What to work on
Each line of the material below should be reproduced exactly.
Begin
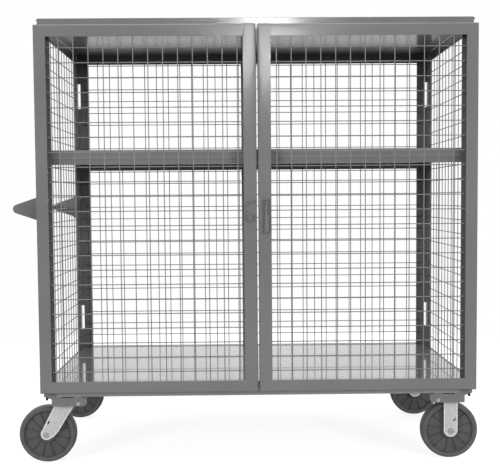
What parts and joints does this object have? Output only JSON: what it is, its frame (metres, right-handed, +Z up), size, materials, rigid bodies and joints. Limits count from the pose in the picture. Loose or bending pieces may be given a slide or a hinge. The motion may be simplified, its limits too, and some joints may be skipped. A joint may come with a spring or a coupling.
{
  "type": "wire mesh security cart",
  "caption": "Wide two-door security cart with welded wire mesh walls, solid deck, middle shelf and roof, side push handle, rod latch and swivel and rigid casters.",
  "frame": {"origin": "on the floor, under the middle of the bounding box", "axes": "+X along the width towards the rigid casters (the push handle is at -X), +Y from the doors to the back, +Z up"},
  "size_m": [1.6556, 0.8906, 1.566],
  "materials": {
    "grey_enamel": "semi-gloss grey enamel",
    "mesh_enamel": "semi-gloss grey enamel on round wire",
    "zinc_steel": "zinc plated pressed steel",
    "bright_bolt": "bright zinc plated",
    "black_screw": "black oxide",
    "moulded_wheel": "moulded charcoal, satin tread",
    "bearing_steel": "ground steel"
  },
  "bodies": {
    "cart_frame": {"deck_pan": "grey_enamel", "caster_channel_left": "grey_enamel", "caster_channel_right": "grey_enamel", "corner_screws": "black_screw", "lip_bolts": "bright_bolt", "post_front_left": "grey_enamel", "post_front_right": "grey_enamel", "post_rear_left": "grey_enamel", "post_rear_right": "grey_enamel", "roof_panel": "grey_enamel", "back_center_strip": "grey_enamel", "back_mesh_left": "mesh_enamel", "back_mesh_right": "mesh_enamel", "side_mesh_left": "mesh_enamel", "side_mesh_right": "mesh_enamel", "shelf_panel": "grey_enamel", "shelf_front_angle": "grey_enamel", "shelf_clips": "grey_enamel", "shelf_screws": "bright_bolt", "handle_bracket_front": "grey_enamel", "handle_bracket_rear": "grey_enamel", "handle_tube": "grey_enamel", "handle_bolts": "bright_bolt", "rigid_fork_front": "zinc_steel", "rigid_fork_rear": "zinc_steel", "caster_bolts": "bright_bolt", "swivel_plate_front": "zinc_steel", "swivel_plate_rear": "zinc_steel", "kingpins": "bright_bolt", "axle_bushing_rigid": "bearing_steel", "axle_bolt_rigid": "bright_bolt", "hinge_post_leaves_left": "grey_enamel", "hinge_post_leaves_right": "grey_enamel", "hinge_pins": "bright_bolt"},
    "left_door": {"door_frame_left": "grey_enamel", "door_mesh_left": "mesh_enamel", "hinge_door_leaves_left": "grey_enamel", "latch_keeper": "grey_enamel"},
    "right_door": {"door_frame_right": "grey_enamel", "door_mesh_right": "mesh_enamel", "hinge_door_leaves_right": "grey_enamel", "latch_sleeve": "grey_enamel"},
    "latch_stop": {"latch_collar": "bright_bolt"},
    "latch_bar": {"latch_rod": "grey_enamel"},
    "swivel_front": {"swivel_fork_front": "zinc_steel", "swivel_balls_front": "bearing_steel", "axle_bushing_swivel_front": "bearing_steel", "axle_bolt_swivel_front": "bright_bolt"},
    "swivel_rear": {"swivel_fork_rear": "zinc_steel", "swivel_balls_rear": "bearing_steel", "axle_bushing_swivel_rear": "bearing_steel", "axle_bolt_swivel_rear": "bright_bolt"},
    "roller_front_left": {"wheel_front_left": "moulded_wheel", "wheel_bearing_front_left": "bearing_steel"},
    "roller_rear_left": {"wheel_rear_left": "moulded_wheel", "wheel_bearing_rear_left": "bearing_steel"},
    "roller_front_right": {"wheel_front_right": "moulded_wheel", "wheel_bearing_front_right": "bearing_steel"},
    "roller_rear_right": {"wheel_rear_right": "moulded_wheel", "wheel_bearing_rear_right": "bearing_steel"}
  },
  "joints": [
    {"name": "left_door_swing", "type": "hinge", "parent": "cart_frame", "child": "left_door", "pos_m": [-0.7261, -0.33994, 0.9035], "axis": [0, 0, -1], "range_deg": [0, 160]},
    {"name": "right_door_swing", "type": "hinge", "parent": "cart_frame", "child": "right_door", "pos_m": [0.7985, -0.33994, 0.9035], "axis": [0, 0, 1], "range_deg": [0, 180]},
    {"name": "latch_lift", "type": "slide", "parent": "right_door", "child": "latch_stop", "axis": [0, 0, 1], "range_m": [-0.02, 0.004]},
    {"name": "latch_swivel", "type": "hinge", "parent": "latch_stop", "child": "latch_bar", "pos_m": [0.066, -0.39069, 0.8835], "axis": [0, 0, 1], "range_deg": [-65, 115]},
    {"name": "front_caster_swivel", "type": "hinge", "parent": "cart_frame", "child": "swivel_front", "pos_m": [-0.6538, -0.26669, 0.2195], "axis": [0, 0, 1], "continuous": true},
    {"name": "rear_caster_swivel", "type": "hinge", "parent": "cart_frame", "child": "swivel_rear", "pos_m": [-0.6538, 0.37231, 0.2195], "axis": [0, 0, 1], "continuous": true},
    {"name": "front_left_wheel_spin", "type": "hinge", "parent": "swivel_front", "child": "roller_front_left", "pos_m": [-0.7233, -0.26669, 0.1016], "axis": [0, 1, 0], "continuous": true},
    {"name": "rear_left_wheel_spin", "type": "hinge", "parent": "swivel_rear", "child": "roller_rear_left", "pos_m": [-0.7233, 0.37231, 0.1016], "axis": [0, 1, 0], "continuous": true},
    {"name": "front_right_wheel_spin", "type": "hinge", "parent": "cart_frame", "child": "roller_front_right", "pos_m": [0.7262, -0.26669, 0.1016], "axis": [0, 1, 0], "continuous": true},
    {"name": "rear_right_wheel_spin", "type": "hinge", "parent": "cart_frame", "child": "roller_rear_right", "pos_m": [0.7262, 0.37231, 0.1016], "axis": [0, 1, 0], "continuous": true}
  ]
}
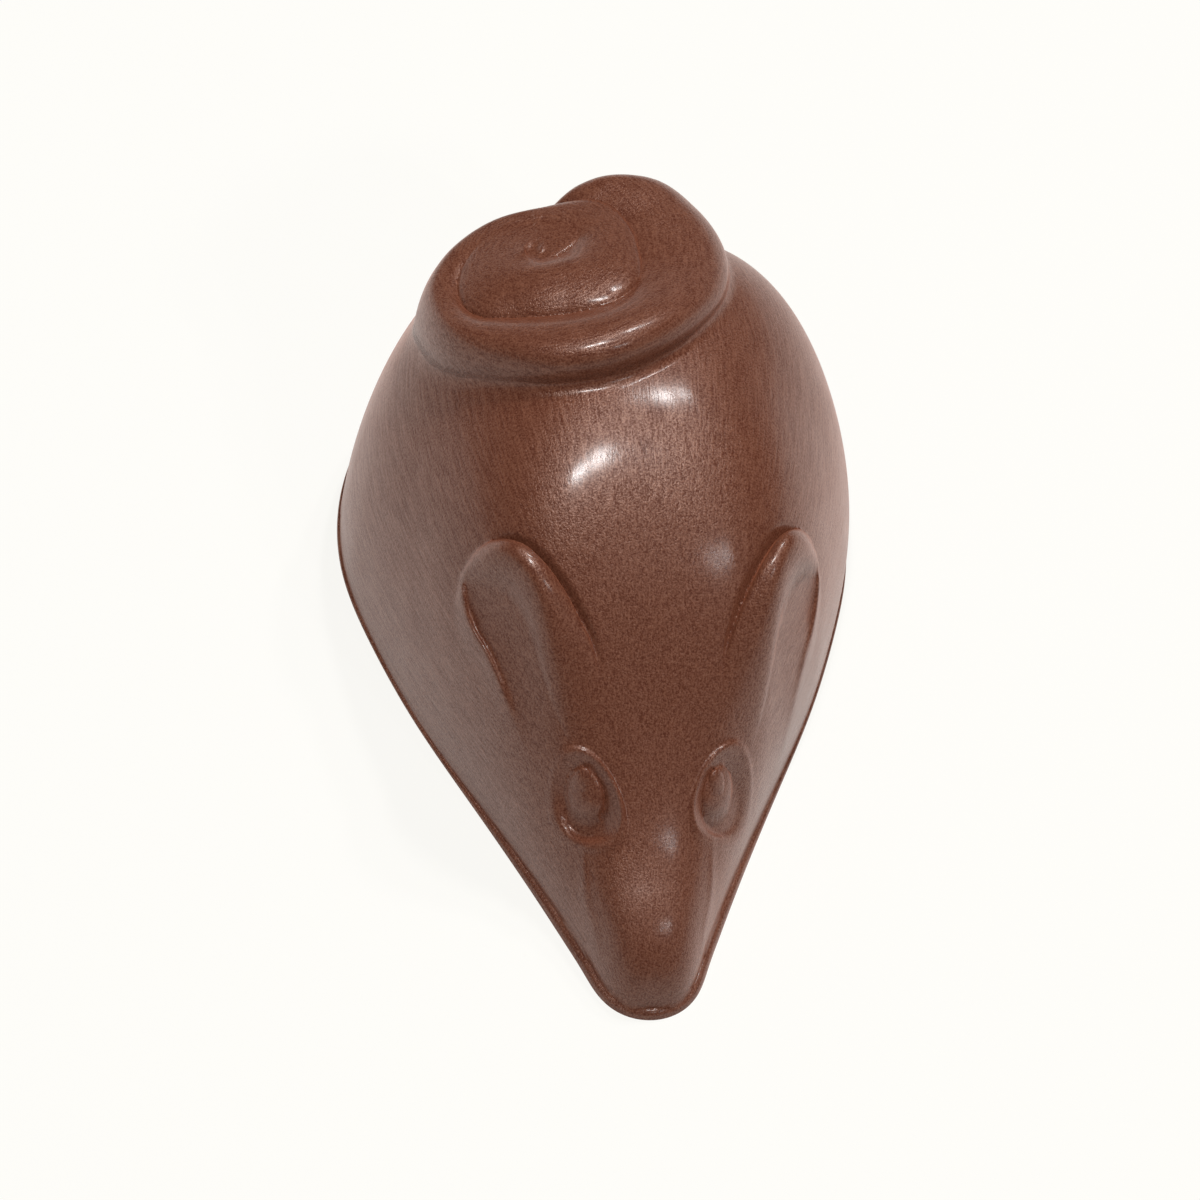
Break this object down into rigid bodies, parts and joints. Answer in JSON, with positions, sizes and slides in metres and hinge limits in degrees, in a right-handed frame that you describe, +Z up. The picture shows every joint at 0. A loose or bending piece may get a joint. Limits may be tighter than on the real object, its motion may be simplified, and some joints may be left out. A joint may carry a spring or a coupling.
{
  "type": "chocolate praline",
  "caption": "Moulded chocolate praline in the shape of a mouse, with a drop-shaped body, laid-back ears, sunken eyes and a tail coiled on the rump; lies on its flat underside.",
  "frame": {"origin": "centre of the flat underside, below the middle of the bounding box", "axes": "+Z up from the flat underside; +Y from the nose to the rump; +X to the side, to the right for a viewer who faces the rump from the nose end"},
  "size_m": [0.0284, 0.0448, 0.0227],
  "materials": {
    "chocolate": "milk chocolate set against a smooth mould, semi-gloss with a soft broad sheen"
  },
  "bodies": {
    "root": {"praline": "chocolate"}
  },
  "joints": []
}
End
Reply to the task
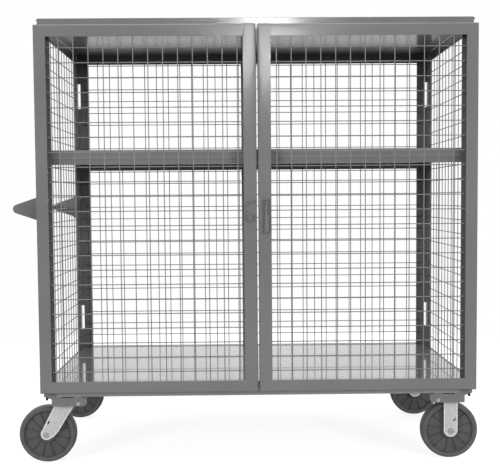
What parts and joints does this object have? Output only JSON: what it is, its frame (metres, right-handed, +Z up), size, materials, rigid bodies and joints. Limits count from the pose in the picture. Loose or bending pieces may be given a slide or a hinge. The motion may be simplified, its limits too, and some joints may be skipped. A joint may come with a spring or a coupling.
{
  "type": "wire mesh security cart",
  "caption": "Wide two-door security cart with welded wire mesh walls, solid deck, middle shelf and roof, side push handle, rod latch and swivel and rigid casters.",
  "frame": {"origin": "on the floor, under the middle of the bounding box", "axes": "+X along the width towards the rigid casters (the push handle is at -X), +Y from the doors to the back, +Z up"},
  "size_m": [1.6556, 0.8906, 1.566],
  "materials": {
    "grey_enamel": "semi-gloss grey enamel",
    "mesh_enamel": "semi-gloss grey enamel on round wire",
    "zinc_steel": "zinc plated pressed steel",
    "bright_bolt": "bright zinc plated",
    "black_screw": "black oxide",
    "moulded_wheel": "moulded charcoal, satin tread",
    "bearing_steel": "ground steel"
  },
  "bodies": {
    "cart_frame": {"deck_pan": "grey_enamel", "caster_channel_left": "grey_enamel", "caster_channel_right": "grey_enamel", "corner_screws": "black_screw", "lip_bolts": "bright_bolt", "post_front_left": "grey_enamel", "post_front_right": "grey_enamel", "post_rear_left": "grey_enamel", "post_rear_right": "grey_enamel", "roof_panel": "grey_enamel", "back_center_strip": "grey_enamel", "back_mesh_left": "mesh_enamel", "back_mesh_right": "mesh_enamel", "side_mesh_left": "mesh_enamel", "side_mesh_right": "mesh_enamel", "shelf_panel": "grey_enamel", "shelf_front_angle": "grey_enamel", "shelf_clips": "grey_enamel", "shelf_screws": "bright_bolt", "handle_bracket_front": "grey_enamel", "handle_bracket_rear": "grey_enamel", "handle_tube": "grey_enamel", "handle_bolts": "bright_bolt", "rigid_fork_front": "zinc_steel", "rigid_fork_rear": "zinc_steel", "caster_bolts": "bright_bolt", "swivel_plate_front": "zinc_steel", "swivel_plate_rear": "zinc_steel", "kingpins": "bright_bolt", "axle_bushing_rigid": "bearing_steel", "axle_bolt_rigid": "bright_bolt", "hinge_post_leaves_left": "grey_enamel", "hinge_post_leaves_right": "grey_enamel", "hinge_pins": "bright_bolt"},
    "left_door": {"door_frame_left": "grey_enamel", "door_mesh_left": "mesh_enamel", "hinge_door_leaves_left": "grey_enamel", "latch_keeper": "grey_enamel"},
    "right_door": {"door_frame_right": "grey_enamel", "door_mesh_right": "mesh_enamel", "hinge_door_leaves_right": "grey_enamel", "latch_sleeve": "grey_enamel"},
    "latch_stop": {"latch_collar": "bright_bolt"},
    "latch_bar": {"latch_rod": "grey_enamel"},
    "swivel_front": {"swivel_fork_front": "zinc_steel", "swivel_balls_front": "bearing_steel", "axle_bushing_swivel_front": "bearing_steel", "axle_bolt_swivel_front": "bright_bolt"},
    "swivel_rear": {"swivel_fork_rear": "zinc_steel", "swivel_balls_rear": "bearing_steel", "axle_bushing_swivel_rear": "bearing_steel", "axle_bolt_swivel_rear": "bright_bolt"},
    "roller_front_left": {"wheel_front_left": "moulded_wheel", "wheel_bearing_front_left": "bearing_steel"},
    "roller_rear_left": {"wheel_rear_left": "moulded_wheel", "wheel_bearing_rear_left": "bearing_steel"},
    "roller_front_right": {"wheel_front_right": "moulded_wheel", "wheel_bearing_front_right": "bearing_steel"},
    "roller_rear_right": {"wheel_rear_right": "moulded_wheel", "wheel_bearing_rear_right": "bearing_steel"}
  },
  "joints": [
    {"name": "left_door_swing", "type": "hinge", "parent": "cart_frame", "child": "left_door", "pos_m": [-0.7261, -0.33994, 0.9035], "axis": [0, 0, -1], "range_deg": [0, 160]},
    {"name": "right_door_swing", "type": "hinge", "parent": "cart_frame", "child": "right_door", "pos_m": [0.7985, -0.33994, 0.9035], "axis": [0, 0, 1], "range_deg": [0, 180]},
    {"name": "latch_lift", "type": "slide", "parent": "right_door", "child": "latch_stop", "axis": [0, 0, 1], "range_m": [-0.02, 0.004]},
    {"name": "latch_swivel", "type": "hinge", "parent": "latch_stop", "child": "latch_bar", "pos_m": [0.066, -0.39069, 0.8835], "axis": [0, 0, 1], "range_deg": [-65, 115]},
    {"name": "front_caster_swivel", "type": "hinge", "parent": "cart_frame", "child": "swivel_front", "pos_m": [-0.6538, -0.26669, 0.2195], "axis": [0, 0, 1], "continuous": true},
    {"name": "rear_caster_swivel", "type": "hinge", "parent": "cart_frame", "child": "swivel_rear", "pos_m": [-0.6538, 0.37231, 0.2195], "axis": [0, 0, 1], "continuous": true},
    {"name": "front_left_wheel_spin", "type": "hinge", "parent": "swivel_front", "child": "roller_front_left", "pos_m": [-0.7233, -0.26669, 0.1016], "axis": [0, 1, 0], "continuous": true},
    {"name": "rear_left_wheel_spin", "type": "hinge", "parent": "swivel_rear", "child": "roller_rear_left", "pos_m": [-0.7233, 0.37231, 0.1016], "axis": [0, 1, 0], "continuous": true},
    {"name": "front_right_wheel_spin", "type": "hinge", "parent": "cart_frame", "child": "roller_front_right", "pos_m": [0.7262, -0.26669, 0.1016], "axis": [0, 1, 0], "continuous": true},
    {"name": "rear_right_wheel_spin", "type": "hinge", "parent": "cart_frame", "child": "roller_rear_right", "pos_m": [0.7262, 0.37231, 0.1016], "axis": [0, 1, 0], "continuous": true}
  ]
}
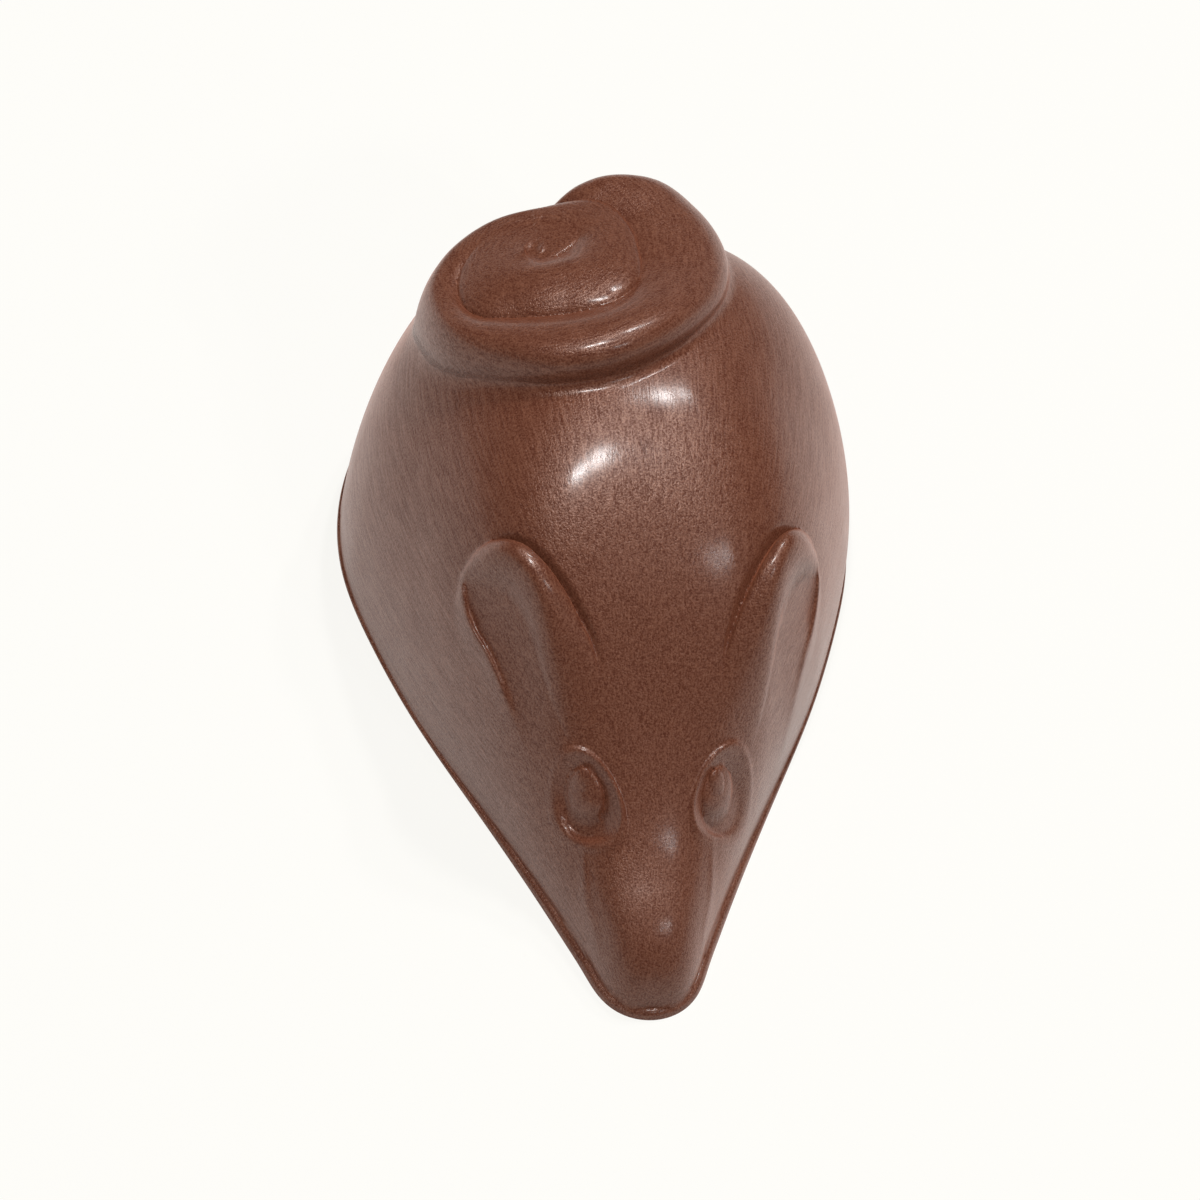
Break this object down into rigid bodies, parts and joints. Answer in JSON, with positions, sizes and slides in metres and hinge limits in degrees, in a right-handed frame that you describe, +Z up. The picture shows every joint at 0. A loose or bending piece may get a joint. Limits may be tighter than on the real object, its motion may be simplified, and some joints may be left out. A joint may carry a spring or a coupling.
{
  "type": "chocolate praline",
  "caption": "Moulded chocolate praline in the shape of a mouse, with a drop-shaped body, laid-back ears, sunken eyes and a tail coiled on the rump; lies on its flat underside.",
  "frame": {"origin": "centre of the flat underside, below the middle of the bounding box", "axes": "+Z up from the flat underside; +Y from the nose to the rump; +X to the side, to the right for a viewer who faces the rump from the nose end"},
  "size_m": [0.0284, 0.0448, 0.0227],
  "materials": {
    "chocolate": "milk chocolate set against a smooth mould, semi-gloss with a soft broad sheen"
  },
  "bodies": {
    "root": {"praline": "chocolate"}
  },
  "joints": []
}